JOB: Count the lines that hold the string "scene". Reply with the number alone.

DATA FOR PROCESSING:
>> begin
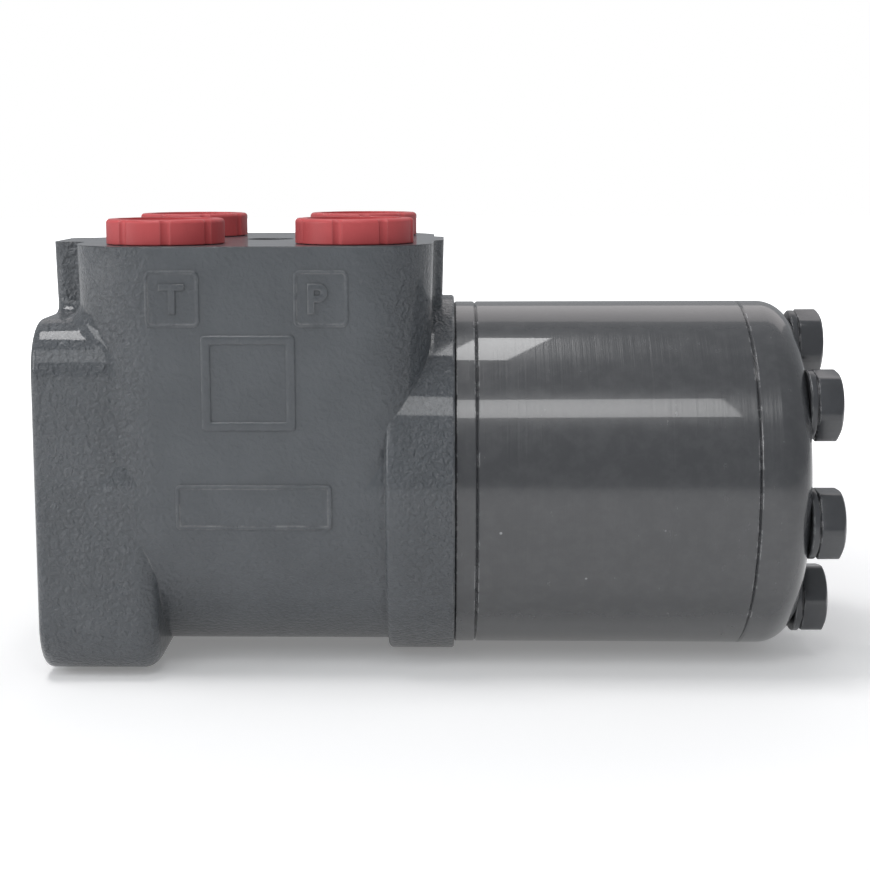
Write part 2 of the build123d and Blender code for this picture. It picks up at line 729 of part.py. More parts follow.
>> end
>> begin
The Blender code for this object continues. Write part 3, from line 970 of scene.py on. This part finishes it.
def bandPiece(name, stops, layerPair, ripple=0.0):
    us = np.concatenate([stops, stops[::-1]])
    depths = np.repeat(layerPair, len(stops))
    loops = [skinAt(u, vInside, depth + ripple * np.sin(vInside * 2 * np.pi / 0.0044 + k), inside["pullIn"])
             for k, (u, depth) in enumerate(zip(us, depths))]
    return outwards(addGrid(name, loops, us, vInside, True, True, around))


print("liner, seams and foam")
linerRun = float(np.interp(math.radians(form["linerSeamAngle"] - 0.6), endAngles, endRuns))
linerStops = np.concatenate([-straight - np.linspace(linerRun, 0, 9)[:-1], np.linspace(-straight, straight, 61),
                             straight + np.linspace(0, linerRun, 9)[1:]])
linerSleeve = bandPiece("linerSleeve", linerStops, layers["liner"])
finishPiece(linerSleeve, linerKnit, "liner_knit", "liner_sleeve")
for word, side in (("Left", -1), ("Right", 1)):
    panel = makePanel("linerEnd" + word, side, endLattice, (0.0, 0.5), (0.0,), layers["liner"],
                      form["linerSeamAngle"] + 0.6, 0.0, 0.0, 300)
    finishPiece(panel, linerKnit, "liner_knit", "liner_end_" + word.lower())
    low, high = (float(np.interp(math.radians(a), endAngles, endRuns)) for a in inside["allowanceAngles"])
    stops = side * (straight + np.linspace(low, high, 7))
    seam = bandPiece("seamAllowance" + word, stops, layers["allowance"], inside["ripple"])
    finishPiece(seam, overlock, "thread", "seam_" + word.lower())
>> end
>> begin
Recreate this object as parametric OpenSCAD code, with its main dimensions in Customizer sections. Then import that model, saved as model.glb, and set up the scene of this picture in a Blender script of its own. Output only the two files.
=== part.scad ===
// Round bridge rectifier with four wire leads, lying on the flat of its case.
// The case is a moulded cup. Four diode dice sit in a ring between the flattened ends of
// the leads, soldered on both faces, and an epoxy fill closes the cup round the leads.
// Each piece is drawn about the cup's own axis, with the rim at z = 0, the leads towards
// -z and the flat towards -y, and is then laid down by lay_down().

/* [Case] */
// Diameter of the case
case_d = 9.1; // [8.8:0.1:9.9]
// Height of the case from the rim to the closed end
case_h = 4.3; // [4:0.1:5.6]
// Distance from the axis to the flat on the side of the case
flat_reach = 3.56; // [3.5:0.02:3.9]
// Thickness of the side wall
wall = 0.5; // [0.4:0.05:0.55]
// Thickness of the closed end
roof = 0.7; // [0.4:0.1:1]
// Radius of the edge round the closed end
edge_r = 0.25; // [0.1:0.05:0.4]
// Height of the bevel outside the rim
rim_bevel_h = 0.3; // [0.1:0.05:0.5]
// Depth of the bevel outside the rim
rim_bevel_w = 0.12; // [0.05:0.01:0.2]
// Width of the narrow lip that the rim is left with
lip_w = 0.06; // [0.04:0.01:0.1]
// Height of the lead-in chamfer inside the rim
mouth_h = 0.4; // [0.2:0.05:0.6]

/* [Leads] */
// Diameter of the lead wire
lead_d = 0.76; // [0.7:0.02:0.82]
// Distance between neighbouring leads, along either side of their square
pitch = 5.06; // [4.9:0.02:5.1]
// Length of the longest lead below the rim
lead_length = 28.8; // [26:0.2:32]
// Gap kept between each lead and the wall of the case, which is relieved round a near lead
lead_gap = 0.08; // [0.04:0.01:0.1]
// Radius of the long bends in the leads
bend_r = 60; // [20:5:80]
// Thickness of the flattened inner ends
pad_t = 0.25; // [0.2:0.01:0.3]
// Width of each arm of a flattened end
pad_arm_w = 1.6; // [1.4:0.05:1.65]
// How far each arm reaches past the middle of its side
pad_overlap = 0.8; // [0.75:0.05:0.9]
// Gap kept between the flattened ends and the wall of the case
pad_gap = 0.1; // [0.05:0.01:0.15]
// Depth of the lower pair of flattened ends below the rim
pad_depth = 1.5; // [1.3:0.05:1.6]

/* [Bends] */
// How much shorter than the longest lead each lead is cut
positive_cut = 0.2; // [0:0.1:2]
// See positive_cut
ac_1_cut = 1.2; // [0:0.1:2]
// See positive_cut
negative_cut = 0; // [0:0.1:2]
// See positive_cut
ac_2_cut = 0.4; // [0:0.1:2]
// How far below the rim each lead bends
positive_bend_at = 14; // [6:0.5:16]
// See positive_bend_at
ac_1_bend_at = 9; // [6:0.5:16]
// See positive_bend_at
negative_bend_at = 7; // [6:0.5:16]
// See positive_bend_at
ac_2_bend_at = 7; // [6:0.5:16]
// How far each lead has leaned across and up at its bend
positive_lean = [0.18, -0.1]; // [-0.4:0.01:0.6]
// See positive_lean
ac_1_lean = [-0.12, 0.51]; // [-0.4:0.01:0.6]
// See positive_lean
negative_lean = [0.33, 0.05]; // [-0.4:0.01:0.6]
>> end
RESPONSE FOR THIS EXERCISE: 2